1 Novel and 1 Short Story Book by Edna O’Brien
Requirements: EPUB Reader, 576 kB
Overview: Edna O’Brien (b. 1930), an award-winning Irish author of novels, plays, and short stories, has been hailed as one of the greatest chroniclers of the female experience in the twentieth century. She is the 2011 recipient of the Frank O’Connor Prize, awarded for her short story collection Saints and Sinners. She has also received, among other honors, the Irish PEN Award for Literature, the Ulysses Medal from University College Dublin, and a lifetime achievement award from the Irish Literary Academy. Her 1960 debut novel, The Country Girl, was banned in her native Ireland for its groundbreaking depictions of female sexuality. Notable works also include August Is a Wicked Month (1965), A Pagan Place (1970), Lantern Slides (1990), and The Light of Evening (2006).
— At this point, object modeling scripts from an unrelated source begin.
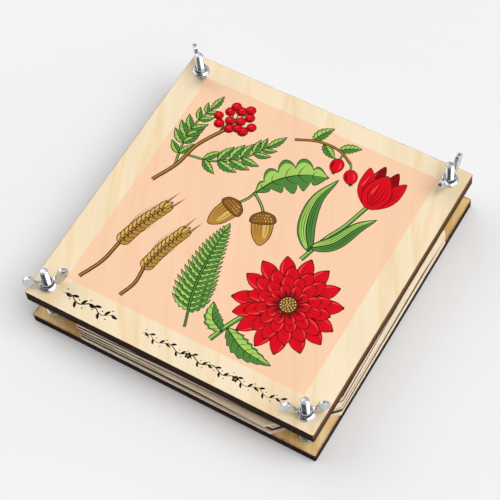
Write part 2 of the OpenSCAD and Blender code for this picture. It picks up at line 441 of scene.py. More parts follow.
def paper(name, light, dark, fibre_mm, bump_mm):
    """Soft paper with fibres and slight mottling."""
    shader = Shader(name, Roughness=0.9, Specular_IOR_Level=0.2)
    mottle = shader.noise((5, 5, 5))
    fibres = shader.noise((fibre_mm, fibre_mm, fibre_mm * 0.6), detail=4.0, roughness=0.7, distortion=0.8)
    colour = shader.mix(shader.ramp(mottle, (0.35, 0.0), (0.7, 1.0)), light, dark)
    return shader.finish(shader.times(colour, shader.ramp(fibres, (0.3, 0.9), (0.65, 1.0))), fibres, bump_mm, 0.6)


# Print: plant motifs in ink on a peach panel, and a fine ornament below it
PANEL = ((-74.5, -71.7), (74.5, 78.3))
INKS = {
    "peach": (252, 208, 172),
    "line": (24, 14, 12),
    "red": (222, 8, 26),
    "deep_red": (140, 2, 14),
    "rose": (242, 74, 70),
    "green": (82, 134, 60),
    "deep_green": (26, 60, 28),
    "lime": (170, 208, 98),
    "ochre": (190, 138, 58),
    "deep_ochre": (130, 84, 32),
    "straw": (222, 182, 100),
}
# Inks of a leaf or a stem: rim, body, lit side, veins
GREENS = ("line", "green", "lime", "deep_green")
WOOD = ("line", "deep_ochre", "ochre", "line")
GRAIN = ("line", "ochre", "straw", "deep_ochre")


def polar(length, angle_deg):
    return cmath.rect(length, radians(angle_deg))


def spline(knots, count):
    """Smooth open line through the knots, as count + 1 points."""
    ends = [2 * knots[0] - knots[1], *knots, 2 * knots[-1] - knots[-2]]
    line = []
    for i in range(count + 1):
        place = min(i * (len(knots) - 1) / count, len(knots) - 1 - 1e-9)
        j, t = int(place), place - int(place)
        a, b, c, d = ends[j:j + 4]
        line.append((2 * b + (c - a) * t + (2 * a - 5 * b + 4 * c - d) * t ** 2 + (3 * b - a - 3 * c + d) * t ** 3) / 2)
    return line


def curve(start, count, *steps):
    """Smooth open line from a start through places counted from it."""
    return spline([start, *[start + step for step in steps]], count)


def blob(start, way, knots, count):
    """Smooth closed line through knots laid along a way from a start."""
    laid = [start + knot * way for knot in knots]
    return spline([*laid[-2:], *laid, *laid[:2]], count * (len(laid) + 3))[2 * count:-2 * count - 1 + count]


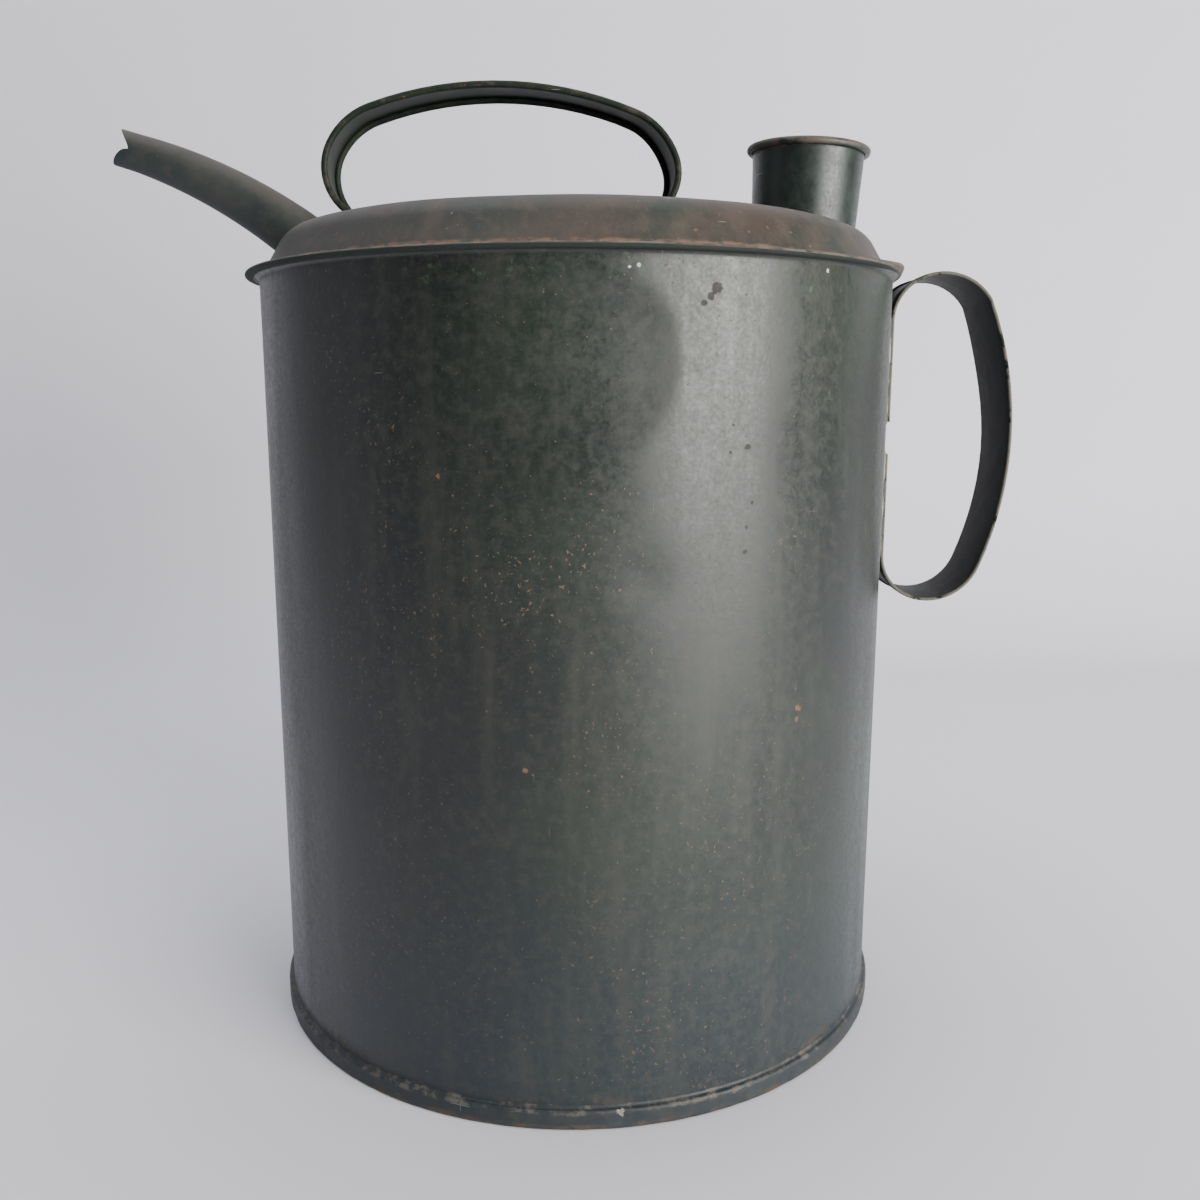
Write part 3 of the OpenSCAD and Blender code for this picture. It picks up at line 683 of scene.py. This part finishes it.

Genre: Irish Literature < Classics
Wild Decembers
This novel charts the quick and critical demise of relations between Joseph Brennan and Mick Bugler in the countryside of Western Ireland. With her inimitable gift for describing the occasions of heartbreak, O’Brien brings Joseph’s live for his land to the level of his sister Breege’s love for both him and his rival, Bugler. Breege sees "the wrong of years and the recent wrongs" fuel each other as Bugler comes to claim recently inherited acreage on what her brother calls " my mountain." A classic drama ensues, involving the full range of bonds and betrayals and leavened by the human comedy of which Edna O’Brien rarely loses sight. A dinner dance in the village of Cloontha and the seduction of Mick Bugler by an eager pair of uninhibited sisters rival Joyce in their hectic exuberance. But as the narrative unfolds, the reader is drawn into the sense of foreboding in a place where "fields mean more than fields, more than life and more than death too."
Saints and Sinners: Stories
Edna O’Brien introduces us to a vivid new cast of restless, searching people who – whether in the Irish countryside or London or New York- remind us of our own humanity.
In "Send My Roots Rain," Miss Gilhooley, a librarian, waits in the lobby of a posh Dublin hotel-expecting to meet a celebrated poet while reflecting on the great love who disappointed her. The Irish workers of "The Shovel Kings" have pipe dreams of becoming millionaires in London, but long for their quickly changing homeland-exiles in both places. "Green Georgette" is a searing anatomy of class, through the eyes of a little girl; "Old Wounds" illuminates the importance of family and memory in old age.